In a year in which one woman came within a hair's breadth of being a major party candidate for President and another is on the ticket, and the airwaves and blogosphere are full of conversations about women's role in the world, you might think that 2008 is the year in which "women's issues" came front and center.
However, you would be wrong. This has probably been the year in which actual women's issues have gotten even less than the minuscule amount of attention normally allotted to women's issues during campaign season.
The weird displacement that took place during this campaign, from the primaries on, is that issues surrounding the women candidates as women took up a lot of the feminist oxygen in the room.
In other words, instead of talking about women's issues per se, the One Big Women's Issue became one or the other female candidate.

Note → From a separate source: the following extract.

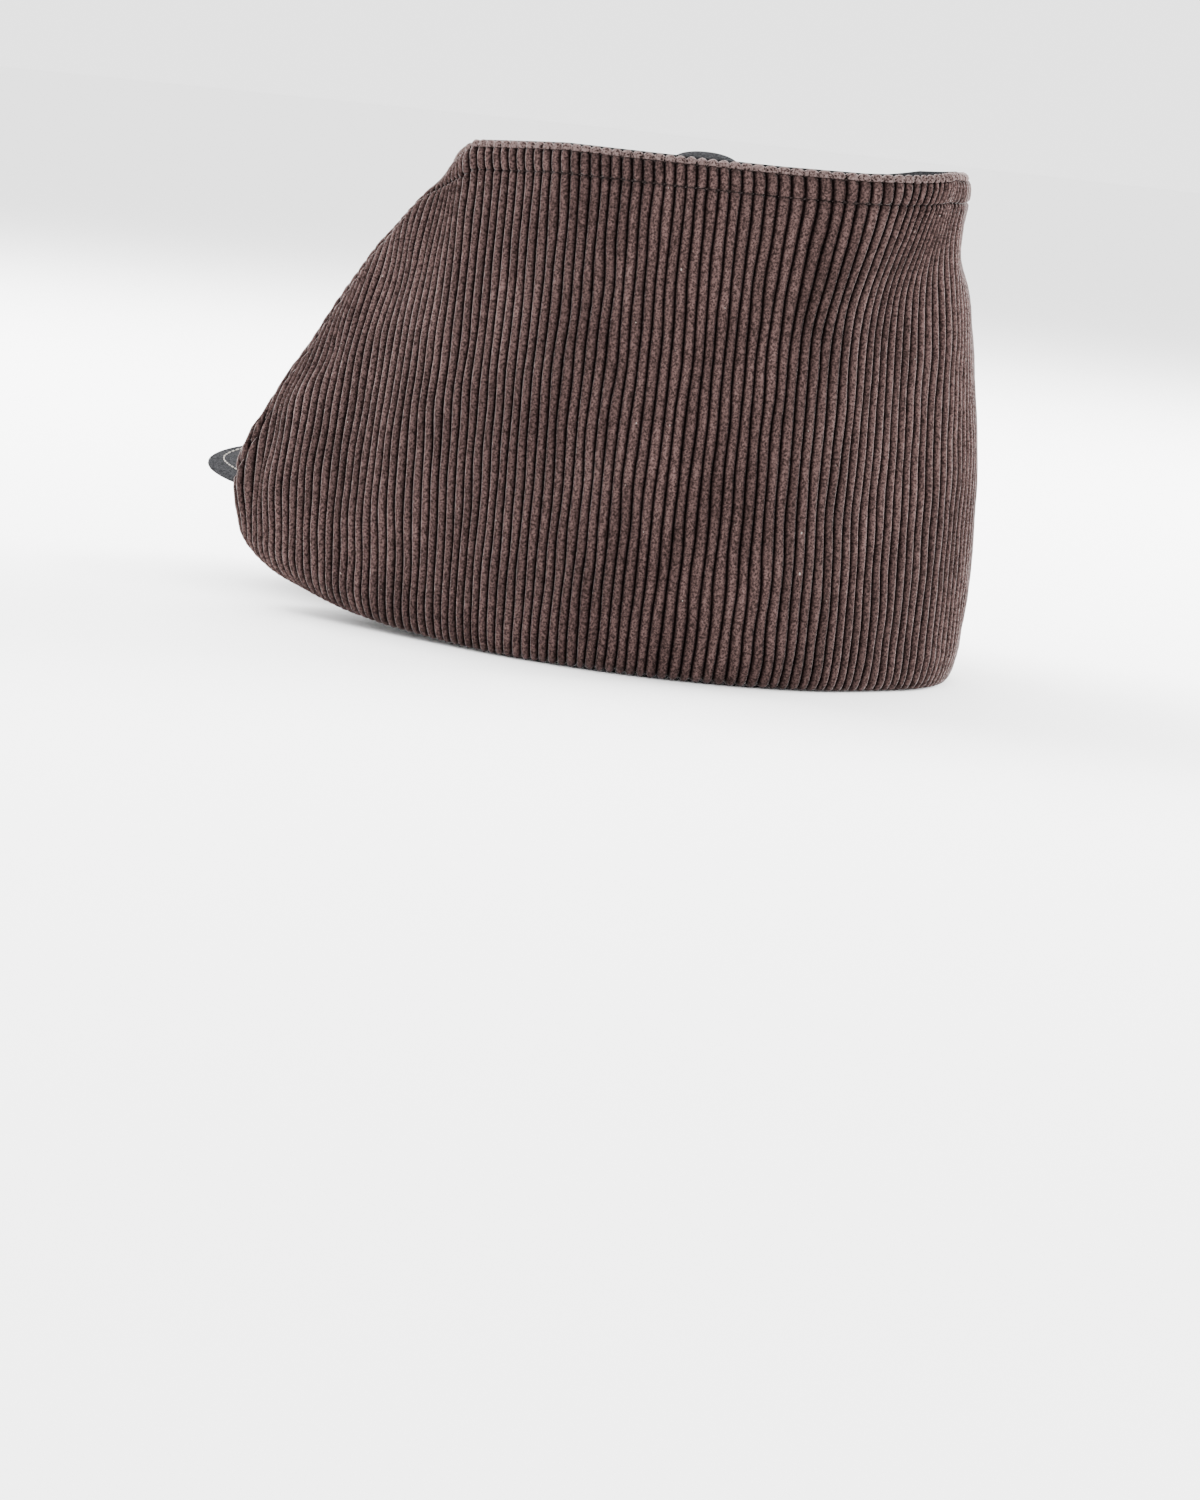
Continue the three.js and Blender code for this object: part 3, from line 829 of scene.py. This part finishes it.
def thread_material(name, colour):
    """Twisted thread, with painted shade meant for the grooves between its plies, laid as fine noise."""
    material, net, shader, place = new_material(name, 0.7, 0.3, 0.5, (1.0, 1.0, 1.0))
    plies = net.noise(place, 3200.0, 1.0)
    # Painted shade: the thread's colour at 0.62 stands in for the shade between the plies
    twisted = net.mix_colour(net.smooth_range(plies, 0.35, 0.65), darkened(colour, 0.62), colour)
    dress(net, shader, twisted, 0.6, 0.1, plies)
    return material


def material(name):
    """A cloth or thread material by name, made when it is first asked for."""
    return bpy.data.materials.get(name) or MATERIALS[name]()


MATERIALS = {
    "brown corduroy": corduroy_material,
    "charcoal wool": lambda: wool_material("charcoal wool"),
    # Painted shade: the facing inside the flap is the charcoal wool darkened to three quarters
    "facing wool": lambda: wool_material("facing wool", 0.75),
    "hem thread": lambda: thread_material("hem thread", bpy.context.scene.cap_stitch.hem_thread),
    "peak thread": lambda: thread_material("peak thread", bpy.context.scene.cap_stitch.peak_thread),
}


def rib_columns(pitch, half_length):
    """Distances along the cloth: more of them at the edges of each rib than on its top."""
    phases = np.array([0.0, 0.11, 0.27, 0.5, 0.73, 0.89])
    ribs = np.arange(-math.floor(half_length / pitch), math.floor(half_length / pitch))
    inside = ((ribs[:, None] + phases) * pitch).ravel()
    return np.concatenate([[-half_length], inside, [ribs[-1] * pitch + pitch, half_length]])


def quarter_turn(count):
    return np.linspace(0, math.pi / 2, count)


def lower_stations(leg_share, turn_count, wall_shares):
    """Stations from the seam down the leg, round the fold and up the wall."""
    stations = [("leg", 0.0), ("leg", leg_share)]
    stations += [("turn_in", angle) for angle in quarter_turn(6)]
    stations += [("turn_out", angle) for angle in quarter_turn(turn_count)[::-1]]
    return stations + [("wall", share) for share in wall_shares]


def flap_stations(edge_line, hem_line, wall_steps):
    """Stations up the corduroy's face, closer together where the hem is sewn."""
    stations = lower_stations(0.5, 7, np.linspace(0, 1, wall_steps + 1)[1:-1])
    sewn = [hem_line + offset for offset in (1.0, 0.5, 0, -0.5, -1.0)]
    sewn += [edge_line + offset for offset in (0.5, 0, -0.5)]
    drops = {HEM_ZONE, 9.8, 5.6, 4.0, 2.9, *(round(float(drop), 3) for drop in sewn)}
    return stations + [("hem", drop) for drop in sorted(drops, reverse=True)]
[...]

When the media looked on their checklist of issues and saw that little, tiny category they save for women's issues, they talked about leadership or horse-race non-issues . Is Hillary too masculine? Is she using traditional "women's weapons" (King Lear's name for tears) unfairly against a male candidate? Can Sarah Palin manage a pregnant teenage daughter, a disabled infant, and three other children while serving as Vice President? Is she too pretty to lead? Is she a "mean girl"? Can a woman face down Ahmadinejad or Putin?
These questions fall into two categories: 1) Irrelevant or 2) None of your business.

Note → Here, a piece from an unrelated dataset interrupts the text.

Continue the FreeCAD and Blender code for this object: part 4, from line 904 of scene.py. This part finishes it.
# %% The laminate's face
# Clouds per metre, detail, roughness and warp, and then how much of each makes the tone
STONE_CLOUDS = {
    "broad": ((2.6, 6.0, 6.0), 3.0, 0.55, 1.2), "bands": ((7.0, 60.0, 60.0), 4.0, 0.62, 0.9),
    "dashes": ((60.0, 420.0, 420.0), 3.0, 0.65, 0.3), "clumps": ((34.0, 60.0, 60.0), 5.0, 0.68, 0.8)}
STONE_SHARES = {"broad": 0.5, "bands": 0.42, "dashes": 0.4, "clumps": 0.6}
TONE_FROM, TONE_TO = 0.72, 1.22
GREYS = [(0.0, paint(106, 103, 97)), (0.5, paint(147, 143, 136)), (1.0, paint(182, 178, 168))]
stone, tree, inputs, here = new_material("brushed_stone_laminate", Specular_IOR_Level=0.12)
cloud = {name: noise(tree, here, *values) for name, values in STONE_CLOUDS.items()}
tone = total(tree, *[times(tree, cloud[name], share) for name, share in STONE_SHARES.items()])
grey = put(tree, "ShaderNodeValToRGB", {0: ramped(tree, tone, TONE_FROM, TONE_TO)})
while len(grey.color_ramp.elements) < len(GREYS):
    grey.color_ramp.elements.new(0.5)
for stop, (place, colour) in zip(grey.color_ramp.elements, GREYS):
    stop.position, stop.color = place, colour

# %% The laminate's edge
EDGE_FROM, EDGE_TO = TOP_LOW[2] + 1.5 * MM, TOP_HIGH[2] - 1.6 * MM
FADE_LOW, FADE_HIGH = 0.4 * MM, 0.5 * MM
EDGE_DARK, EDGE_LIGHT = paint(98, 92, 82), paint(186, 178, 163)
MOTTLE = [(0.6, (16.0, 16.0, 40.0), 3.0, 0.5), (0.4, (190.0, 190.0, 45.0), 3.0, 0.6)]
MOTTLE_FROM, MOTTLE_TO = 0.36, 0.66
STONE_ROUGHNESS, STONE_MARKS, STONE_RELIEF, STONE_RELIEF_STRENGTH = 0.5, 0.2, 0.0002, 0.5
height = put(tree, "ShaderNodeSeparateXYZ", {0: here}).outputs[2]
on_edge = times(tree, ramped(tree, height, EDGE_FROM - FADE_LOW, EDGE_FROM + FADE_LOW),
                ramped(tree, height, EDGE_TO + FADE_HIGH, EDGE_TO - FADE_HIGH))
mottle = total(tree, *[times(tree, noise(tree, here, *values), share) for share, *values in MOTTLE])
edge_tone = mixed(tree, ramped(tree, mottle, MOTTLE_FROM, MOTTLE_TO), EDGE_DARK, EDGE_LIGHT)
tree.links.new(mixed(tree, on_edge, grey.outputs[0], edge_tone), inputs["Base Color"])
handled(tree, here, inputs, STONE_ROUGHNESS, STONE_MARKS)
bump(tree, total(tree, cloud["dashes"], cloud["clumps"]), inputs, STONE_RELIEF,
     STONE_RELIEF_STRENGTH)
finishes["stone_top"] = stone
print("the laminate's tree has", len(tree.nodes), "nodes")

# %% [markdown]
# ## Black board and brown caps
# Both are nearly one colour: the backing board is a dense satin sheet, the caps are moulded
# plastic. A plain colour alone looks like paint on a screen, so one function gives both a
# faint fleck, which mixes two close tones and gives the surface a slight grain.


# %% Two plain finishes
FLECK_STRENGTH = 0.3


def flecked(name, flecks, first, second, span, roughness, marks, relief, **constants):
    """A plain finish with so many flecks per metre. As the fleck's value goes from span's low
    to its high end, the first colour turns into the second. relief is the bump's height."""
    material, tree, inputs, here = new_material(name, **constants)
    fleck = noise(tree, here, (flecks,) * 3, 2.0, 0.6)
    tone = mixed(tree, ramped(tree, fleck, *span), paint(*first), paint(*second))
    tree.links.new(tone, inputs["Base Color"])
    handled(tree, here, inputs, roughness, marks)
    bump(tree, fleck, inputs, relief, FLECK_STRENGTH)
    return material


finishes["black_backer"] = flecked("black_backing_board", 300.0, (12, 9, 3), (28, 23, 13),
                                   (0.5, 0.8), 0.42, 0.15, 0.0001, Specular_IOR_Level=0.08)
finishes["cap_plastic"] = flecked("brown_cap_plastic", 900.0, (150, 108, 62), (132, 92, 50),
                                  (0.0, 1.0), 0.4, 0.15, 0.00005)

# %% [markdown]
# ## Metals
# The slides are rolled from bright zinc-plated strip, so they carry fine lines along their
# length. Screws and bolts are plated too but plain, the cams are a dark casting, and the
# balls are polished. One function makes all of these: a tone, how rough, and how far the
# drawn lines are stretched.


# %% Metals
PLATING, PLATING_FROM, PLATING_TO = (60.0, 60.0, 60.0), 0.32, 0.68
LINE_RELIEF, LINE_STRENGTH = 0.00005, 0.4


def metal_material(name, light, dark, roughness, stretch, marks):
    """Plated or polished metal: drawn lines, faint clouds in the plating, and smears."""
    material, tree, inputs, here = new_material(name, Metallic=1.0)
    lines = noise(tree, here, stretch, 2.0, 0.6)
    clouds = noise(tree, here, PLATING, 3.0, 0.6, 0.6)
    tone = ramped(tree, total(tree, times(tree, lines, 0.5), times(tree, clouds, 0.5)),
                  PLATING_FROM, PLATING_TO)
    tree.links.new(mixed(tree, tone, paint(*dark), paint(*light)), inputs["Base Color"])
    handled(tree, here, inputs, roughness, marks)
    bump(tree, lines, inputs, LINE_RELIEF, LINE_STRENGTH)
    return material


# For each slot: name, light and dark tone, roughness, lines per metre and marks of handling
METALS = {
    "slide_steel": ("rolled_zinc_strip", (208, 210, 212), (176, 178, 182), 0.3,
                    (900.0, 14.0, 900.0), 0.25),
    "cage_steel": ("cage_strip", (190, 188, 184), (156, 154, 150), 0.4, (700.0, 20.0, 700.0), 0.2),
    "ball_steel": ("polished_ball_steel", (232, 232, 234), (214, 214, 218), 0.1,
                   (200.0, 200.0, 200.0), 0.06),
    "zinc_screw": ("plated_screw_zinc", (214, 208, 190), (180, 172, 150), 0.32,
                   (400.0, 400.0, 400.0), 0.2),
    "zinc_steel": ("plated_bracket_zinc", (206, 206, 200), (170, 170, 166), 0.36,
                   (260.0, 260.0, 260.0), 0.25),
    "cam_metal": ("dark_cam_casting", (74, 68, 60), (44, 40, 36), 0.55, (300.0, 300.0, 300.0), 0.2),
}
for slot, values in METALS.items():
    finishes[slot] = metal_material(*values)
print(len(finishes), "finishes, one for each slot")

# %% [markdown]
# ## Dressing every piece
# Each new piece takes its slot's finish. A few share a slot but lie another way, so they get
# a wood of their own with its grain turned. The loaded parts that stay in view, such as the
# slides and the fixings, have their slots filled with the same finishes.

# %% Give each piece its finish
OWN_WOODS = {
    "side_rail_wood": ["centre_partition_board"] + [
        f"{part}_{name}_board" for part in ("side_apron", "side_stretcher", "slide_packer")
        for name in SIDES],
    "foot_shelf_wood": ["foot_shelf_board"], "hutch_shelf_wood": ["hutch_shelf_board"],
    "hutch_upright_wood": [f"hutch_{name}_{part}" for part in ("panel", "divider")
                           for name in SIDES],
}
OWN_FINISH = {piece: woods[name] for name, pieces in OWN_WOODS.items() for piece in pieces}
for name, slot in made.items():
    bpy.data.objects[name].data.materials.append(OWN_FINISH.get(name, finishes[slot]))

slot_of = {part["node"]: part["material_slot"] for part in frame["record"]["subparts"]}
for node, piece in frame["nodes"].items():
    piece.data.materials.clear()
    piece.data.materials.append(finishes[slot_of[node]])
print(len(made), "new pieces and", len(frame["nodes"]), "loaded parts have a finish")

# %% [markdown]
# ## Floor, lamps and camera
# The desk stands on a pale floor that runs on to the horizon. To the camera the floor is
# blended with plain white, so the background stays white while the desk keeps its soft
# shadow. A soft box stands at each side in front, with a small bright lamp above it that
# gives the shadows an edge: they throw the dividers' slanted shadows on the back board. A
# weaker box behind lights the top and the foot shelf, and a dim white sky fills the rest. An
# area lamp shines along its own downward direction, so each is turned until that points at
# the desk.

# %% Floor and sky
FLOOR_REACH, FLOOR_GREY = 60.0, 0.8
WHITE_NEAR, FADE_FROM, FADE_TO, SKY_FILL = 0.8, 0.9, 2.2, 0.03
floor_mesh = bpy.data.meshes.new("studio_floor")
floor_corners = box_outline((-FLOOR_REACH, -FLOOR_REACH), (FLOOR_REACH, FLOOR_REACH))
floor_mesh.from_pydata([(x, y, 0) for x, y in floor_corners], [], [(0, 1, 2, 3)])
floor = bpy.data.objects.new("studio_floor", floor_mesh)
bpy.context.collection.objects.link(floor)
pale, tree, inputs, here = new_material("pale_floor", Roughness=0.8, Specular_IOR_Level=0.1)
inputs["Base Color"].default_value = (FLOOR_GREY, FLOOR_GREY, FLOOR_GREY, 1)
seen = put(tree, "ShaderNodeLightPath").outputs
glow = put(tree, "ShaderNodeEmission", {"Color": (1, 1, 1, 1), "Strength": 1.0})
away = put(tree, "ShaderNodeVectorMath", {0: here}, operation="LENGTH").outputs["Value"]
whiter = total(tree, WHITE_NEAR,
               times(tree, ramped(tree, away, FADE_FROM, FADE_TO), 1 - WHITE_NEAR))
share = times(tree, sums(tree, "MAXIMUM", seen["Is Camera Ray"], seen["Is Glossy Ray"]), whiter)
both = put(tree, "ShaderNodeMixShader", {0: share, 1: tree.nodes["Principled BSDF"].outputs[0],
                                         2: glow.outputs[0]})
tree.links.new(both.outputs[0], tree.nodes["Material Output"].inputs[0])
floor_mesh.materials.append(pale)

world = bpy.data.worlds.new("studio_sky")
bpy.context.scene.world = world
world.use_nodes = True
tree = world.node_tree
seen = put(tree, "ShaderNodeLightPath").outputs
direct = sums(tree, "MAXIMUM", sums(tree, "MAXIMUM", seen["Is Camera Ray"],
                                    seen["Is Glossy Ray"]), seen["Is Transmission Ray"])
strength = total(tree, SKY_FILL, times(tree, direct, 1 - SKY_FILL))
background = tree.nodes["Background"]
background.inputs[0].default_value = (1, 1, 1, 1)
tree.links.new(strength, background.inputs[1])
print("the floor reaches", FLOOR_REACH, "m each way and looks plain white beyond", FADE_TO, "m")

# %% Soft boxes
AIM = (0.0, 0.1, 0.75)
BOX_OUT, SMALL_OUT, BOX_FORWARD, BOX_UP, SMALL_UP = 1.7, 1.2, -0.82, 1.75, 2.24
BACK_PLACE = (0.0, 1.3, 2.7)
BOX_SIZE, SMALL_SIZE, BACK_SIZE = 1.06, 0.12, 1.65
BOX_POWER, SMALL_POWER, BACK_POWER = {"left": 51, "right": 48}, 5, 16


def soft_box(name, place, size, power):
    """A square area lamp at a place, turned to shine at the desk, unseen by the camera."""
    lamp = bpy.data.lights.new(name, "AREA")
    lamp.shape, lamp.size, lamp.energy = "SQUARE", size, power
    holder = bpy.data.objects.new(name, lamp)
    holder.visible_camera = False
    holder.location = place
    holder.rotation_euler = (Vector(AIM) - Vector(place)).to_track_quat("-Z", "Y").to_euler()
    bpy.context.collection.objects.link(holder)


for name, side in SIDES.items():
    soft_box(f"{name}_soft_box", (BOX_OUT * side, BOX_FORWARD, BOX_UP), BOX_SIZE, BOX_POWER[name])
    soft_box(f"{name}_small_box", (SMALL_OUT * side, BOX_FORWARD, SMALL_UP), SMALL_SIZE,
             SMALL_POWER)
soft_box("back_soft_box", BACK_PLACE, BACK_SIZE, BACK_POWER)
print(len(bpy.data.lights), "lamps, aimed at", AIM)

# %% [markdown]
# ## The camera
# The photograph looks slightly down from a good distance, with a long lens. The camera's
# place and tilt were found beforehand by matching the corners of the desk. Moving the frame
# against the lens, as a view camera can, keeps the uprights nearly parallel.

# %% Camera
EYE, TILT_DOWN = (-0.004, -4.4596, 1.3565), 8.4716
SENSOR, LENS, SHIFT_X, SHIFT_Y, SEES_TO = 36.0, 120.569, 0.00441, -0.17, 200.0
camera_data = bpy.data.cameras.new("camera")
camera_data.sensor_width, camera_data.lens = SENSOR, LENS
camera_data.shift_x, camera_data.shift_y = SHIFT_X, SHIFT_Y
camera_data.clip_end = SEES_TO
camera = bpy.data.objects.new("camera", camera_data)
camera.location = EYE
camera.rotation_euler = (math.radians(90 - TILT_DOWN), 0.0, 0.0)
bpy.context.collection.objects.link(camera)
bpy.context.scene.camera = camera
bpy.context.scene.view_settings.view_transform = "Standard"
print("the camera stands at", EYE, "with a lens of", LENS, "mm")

These questions in no way address women's issues, which to me, mean issues that affect all women at some point in their lives, or many women every day of their lives.

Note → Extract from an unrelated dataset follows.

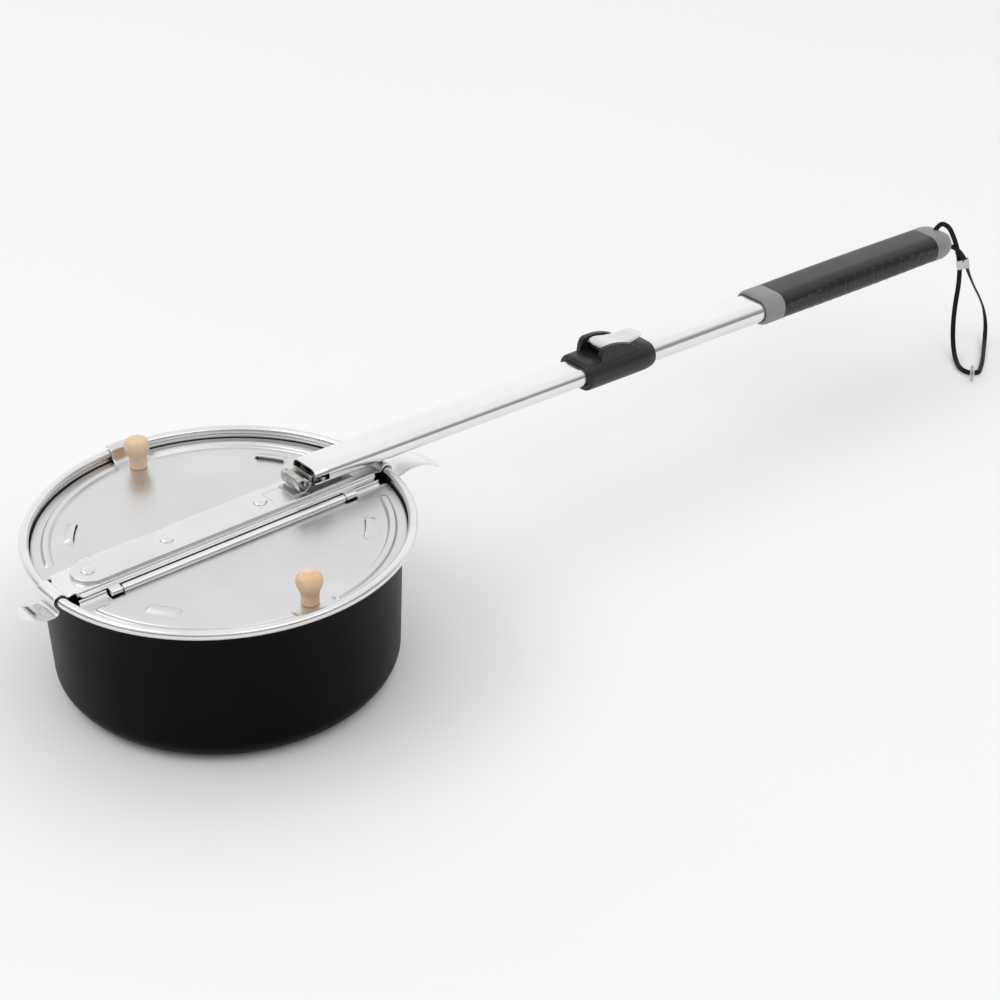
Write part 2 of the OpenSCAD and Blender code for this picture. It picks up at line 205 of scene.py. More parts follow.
def wood(name):
    m, nt, s = new_mat(name)
    v = coords(nt, (1, 1, 0.22))
    warp = noise_tex(nt, v, 90, 4, 0.6, 0.6)
    v2 = coords(nt, (1, 1, 0.16), (0.12, 0.3, 0))
    fibre = noise_tex(nt, v2, 620, 4, 0.7)
    blot = noise_tex(nt, coords(nt), 130, 3, 0.55, 1.2)
    a = two_tone(nt, remap(nt, warp, 0, 1, 0.35, 0.68), (0.86, 0.66, 0.46), (0.80, 0.52, 0.30))
    mix = node(nt, "ShaderNodeMix", data_type="RGBA")
    nt.links.new(remap(nt, blot, 0, 0.65, 0.54, 0.72), mix.inputs[0])
    nt.links.new(a, mix.inputs[6])
    mix.inputs[7].default_value = (0.80, 0.36, 0.12, 1)
    mix2 = node(nt, "ShaderNodeMix", data_type="RGBA")
    nt.links.new(remap(nt, fibre, 0.0, 0.28, 0.5, 0.75), mix2.inputs[0])
    nt.links.new(mix.outputs[2], mix2.inputs[6])
    mix2.inputs[7].default_value = (0.55, 0.33, 0.17, 1)
    nt.links.new(mix2.outputs[2], s.inputs["Base Color"])
    nt.links.new(remap(nt, fibre, 0.42, 0.6), s.inputs["Roughness"])
    add_bump(nt, s, fibre, 0.25, 0.0003)
    s.inputs["Subsurface Weight"].default_value = 0.05
    s.inputs["Subsurface Radius"].default_value = (0.002, 0.001, 0.0005)
    return m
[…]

99.999% of us will never run for office. But a hell of a lot of us work, and need equal pay, equal opportunities for promotion, and equitable treatment in the workplace.
Many of us are or will be mothers. We need safe, affordable daycare for our kids and health insurance for them and for us.
Most of us are or will be sexually active. We need access to the birth control of our choosing, regardless of the "moral objections" of some pharmacist. We need access to safe legal abortion no matter where we live. We need to be safe from rape and domestic violence.
In short, we need true equality, full citizenship, and economic equity. Our one connection to women like Clinton and Palin is that we need to be considered equally for the jobs we would like to do, and respected for the work we do.
Those are the real women's issues, and they are just not getting much attention.
So, bizarrely enough, in a year when we had a serious woman contender for President and an actual woman candidate for Vice-President, real women's issues are really getting ignored.